Если Шеро называет свою картину «Отель „Франция“», то этим подчеркивается объединение, вернее, единение в разнообразии: хотя здесь и представлены люди, входящие в одну социальную группу (средняя буржуазия, интеллектуалы, работающие в образовании), у них разные устремления, цели, разные характеры и беды. Мало того, что отель, гостиница – по определению место, где под одной крышей оказываются разные люди, так он еще и называется «Франция». Причем национальная идентификация французов в некоторой мере в Европе уникальна. Восходит она к временам Великой французской революции, и нация осознается не как общество, разделённое на сословия, а скорее, как общность граждан, свободных людей, которые уже в XX веке сумели утвердить свою автономность и право на независимость поведения. Всякого.

И то, что перед зрителями разворачиваются психологические перипетии героев в настоящем, а не в историческом времени, естественно при режиссерском прочтении текста как знаковой сущности, направленной на выяснение внутренних проблем, мучающих современное французское общество. Показ этих проблем – своеобразная медиация, позволяющая зрителю, идентифицировавшись с тем или иным героем, снять свои страхи, озабоченность, неуверенность и так далее. Это, с одной стороны, эхо событий 1968 года, с другой, – нарастающая разобщенность и нереализованность молодых, их метания вплоть до определения собственной сексуальной ориентации. Удивительно, что французский режиссер сумел услышать в чеховском тексте, рожденном на другой почве и в иное время, возможность воплощения на экране этих современных переживаний.

Михалков же в 1977 году преследует совершенно иные цели. Режиссер не представляет современное ему общество, в какой-то мере это связано и с присущим этим годам эзоповым языком. Я-де говорю то, что говорю, но вы понимаете… Но понимали все именно то, что хотелось сказать, а не то, что реально было озвучено. Обучать этому искусству в Советском Союзе семидесятых никого было не нужно. И поэтому когда Платонов-Калягин мучается от своей бесполезности, от невозможности самореализоваться, то его реплики находили в зале прямой отклик. Зрители осуществляли процесс самоидентификации с героем, находя тем самым собственные корни, наличие которых столько десятилетий признавались лишь за представителями рабочих, даже не крестьян. Городская интеллигенция, таким образом, оказывалась лишенной исторических корней идеологически. А тут – легально, с экрана звучали речи, которые все эти люди произносили у себя дома…

Таким образом, фильмический текст Михалкова также выступал в качестве медиатора, но снималось другое напряжение – необходимо было восстановить историческую связь поколений. И режиссер делал это, причем, вроде бы, наперекор утвердившейся в стране идеологии.

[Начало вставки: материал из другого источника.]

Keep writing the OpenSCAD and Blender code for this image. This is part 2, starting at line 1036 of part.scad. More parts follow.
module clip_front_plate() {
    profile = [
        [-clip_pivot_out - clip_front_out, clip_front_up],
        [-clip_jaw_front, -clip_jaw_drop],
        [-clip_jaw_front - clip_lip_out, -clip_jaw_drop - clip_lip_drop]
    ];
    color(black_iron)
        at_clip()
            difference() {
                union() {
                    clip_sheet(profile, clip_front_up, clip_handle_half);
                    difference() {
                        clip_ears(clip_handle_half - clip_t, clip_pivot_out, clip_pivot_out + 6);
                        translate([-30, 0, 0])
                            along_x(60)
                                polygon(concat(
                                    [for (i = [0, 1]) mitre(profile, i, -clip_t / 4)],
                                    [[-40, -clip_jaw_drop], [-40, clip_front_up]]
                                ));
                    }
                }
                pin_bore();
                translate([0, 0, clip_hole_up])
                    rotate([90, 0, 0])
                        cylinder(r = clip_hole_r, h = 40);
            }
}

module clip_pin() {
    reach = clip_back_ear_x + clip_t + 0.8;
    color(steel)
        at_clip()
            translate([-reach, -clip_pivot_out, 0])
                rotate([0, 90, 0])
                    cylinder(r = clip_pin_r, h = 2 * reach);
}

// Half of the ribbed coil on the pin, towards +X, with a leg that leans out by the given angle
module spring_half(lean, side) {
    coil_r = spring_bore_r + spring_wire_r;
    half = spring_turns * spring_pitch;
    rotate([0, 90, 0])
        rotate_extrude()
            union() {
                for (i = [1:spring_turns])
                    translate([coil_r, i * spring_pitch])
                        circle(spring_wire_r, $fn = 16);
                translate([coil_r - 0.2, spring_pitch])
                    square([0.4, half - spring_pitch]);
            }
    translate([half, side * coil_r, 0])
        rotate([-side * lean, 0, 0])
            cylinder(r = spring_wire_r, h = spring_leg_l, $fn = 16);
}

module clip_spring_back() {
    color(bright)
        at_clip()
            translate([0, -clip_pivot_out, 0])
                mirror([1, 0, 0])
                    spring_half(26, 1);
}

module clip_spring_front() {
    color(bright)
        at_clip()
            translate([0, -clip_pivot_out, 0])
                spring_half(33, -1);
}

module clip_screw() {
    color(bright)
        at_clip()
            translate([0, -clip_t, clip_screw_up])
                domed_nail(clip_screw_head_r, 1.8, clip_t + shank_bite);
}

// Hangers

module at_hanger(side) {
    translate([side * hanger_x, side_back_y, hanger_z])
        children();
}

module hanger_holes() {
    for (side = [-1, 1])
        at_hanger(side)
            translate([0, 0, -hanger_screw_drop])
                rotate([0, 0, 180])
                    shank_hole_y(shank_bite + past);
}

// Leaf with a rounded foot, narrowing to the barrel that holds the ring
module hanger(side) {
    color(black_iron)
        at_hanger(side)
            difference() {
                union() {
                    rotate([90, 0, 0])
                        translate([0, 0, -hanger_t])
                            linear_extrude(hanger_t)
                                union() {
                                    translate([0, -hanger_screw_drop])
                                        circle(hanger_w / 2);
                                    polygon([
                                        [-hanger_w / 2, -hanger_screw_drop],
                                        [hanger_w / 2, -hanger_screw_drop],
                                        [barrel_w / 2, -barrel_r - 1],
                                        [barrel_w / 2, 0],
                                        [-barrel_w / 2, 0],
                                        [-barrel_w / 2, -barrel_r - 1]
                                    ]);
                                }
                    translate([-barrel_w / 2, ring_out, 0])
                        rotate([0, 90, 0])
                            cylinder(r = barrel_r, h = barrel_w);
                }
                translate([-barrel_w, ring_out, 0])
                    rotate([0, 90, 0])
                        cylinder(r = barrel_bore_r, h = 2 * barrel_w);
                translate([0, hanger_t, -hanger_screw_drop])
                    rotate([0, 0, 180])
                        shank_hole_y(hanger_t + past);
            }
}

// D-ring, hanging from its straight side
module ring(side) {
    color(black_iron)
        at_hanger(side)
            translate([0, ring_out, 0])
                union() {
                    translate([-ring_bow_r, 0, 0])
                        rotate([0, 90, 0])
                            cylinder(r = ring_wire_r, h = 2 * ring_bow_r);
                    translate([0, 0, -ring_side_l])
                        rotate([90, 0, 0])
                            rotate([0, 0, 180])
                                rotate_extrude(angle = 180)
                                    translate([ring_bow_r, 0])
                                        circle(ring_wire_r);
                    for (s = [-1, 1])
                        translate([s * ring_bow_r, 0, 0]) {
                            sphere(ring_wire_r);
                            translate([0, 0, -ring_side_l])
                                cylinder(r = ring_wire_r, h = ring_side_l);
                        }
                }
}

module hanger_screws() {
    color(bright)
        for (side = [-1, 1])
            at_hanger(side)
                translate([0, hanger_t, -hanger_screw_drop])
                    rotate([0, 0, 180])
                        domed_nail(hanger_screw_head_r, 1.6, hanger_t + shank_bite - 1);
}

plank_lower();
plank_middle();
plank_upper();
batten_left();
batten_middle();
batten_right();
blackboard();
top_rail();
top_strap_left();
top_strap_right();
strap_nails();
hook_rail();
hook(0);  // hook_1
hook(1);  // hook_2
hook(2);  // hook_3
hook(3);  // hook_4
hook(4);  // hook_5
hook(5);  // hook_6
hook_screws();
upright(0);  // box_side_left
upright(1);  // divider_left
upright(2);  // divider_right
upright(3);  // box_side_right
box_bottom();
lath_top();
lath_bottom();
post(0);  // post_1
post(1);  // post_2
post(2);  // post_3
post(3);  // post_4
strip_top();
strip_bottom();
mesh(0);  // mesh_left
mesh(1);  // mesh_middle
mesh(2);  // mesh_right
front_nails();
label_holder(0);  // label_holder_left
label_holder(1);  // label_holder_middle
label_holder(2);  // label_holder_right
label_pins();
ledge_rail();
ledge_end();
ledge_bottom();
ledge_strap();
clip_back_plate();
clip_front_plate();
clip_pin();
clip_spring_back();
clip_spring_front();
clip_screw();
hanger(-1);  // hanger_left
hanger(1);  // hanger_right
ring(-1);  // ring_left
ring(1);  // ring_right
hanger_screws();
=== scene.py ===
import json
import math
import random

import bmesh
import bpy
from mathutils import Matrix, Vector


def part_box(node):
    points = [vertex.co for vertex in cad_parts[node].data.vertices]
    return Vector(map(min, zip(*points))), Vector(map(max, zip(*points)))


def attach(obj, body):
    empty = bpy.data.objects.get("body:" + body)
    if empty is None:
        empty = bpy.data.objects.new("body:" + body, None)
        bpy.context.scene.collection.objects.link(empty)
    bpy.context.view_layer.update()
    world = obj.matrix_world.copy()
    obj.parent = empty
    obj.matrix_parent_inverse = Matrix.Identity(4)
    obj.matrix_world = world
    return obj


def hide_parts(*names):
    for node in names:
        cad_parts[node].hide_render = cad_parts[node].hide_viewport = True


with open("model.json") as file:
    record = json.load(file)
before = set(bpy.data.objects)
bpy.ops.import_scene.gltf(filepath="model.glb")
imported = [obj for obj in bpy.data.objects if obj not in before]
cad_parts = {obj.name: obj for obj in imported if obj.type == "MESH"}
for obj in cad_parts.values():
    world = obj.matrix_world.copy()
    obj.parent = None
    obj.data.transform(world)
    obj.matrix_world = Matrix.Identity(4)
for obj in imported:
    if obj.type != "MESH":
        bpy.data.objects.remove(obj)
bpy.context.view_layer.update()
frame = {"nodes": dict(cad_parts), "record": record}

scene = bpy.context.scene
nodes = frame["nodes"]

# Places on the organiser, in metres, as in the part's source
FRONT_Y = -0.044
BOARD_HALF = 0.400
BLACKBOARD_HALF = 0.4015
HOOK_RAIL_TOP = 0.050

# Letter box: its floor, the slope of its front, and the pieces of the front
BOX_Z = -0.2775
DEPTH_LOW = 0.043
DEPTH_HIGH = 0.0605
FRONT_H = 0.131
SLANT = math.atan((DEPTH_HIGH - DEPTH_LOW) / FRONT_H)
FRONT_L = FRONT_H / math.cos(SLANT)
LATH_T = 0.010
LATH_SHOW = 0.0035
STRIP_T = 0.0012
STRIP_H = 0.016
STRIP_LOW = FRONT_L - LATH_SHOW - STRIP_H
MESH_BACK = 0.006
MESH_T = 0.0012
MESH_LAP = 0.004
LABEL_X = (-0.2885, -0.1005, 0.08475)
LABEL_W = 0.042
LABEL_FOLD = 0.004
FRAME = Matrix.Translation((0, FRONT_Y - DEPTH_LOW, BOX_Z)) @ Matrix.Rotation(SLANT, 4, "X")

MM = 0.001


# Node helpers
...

Возможно, именно поэтому «Неоконченная пьеса для механического пианино» до сих пор остается одним из любимых фильмов тех, кто видел это фильм в семидесятые годы.

Особая роль в считывании этого знакового слоя играла и атмосфера фильма:

– заброшенная усадьба – у кого не было заброшенного дачного дома, пусть и не бывшей усадьбы;

– бесконечные разговоры – то ли пустые, то ли невероятно важные – пусть и не на кухне, а на чудной уютной веранде;

– узнаваемые актеры, принадлежащие к тем же московским интеллигентам, «свои»;

– наконец, сам выбранный стиль.

Михалков стилизует атмосферу происходящего, смешивая модерн и классику, внося в костюмы даже такие невероятные вещи, как… плащ-палатку, но у зрителя складывается впечатление, с одной стороны, верности эпохе, а с другой, – узнаваемости. Через модерн, следы которого в тех или иных вещах присутствуют во многих московских и петербургских домах, осуществляется иная медиация, чем у Шеро. Восстановление разорванной связи времен, связи поколений происходит через узнаваемые вещи, узнаваемые разговоры, через ощущение «старой фотографии», портрета забытой семьи… Восстанавливается духовное родство, а через него – достоинство человека, находящего свою историческую идентификацию.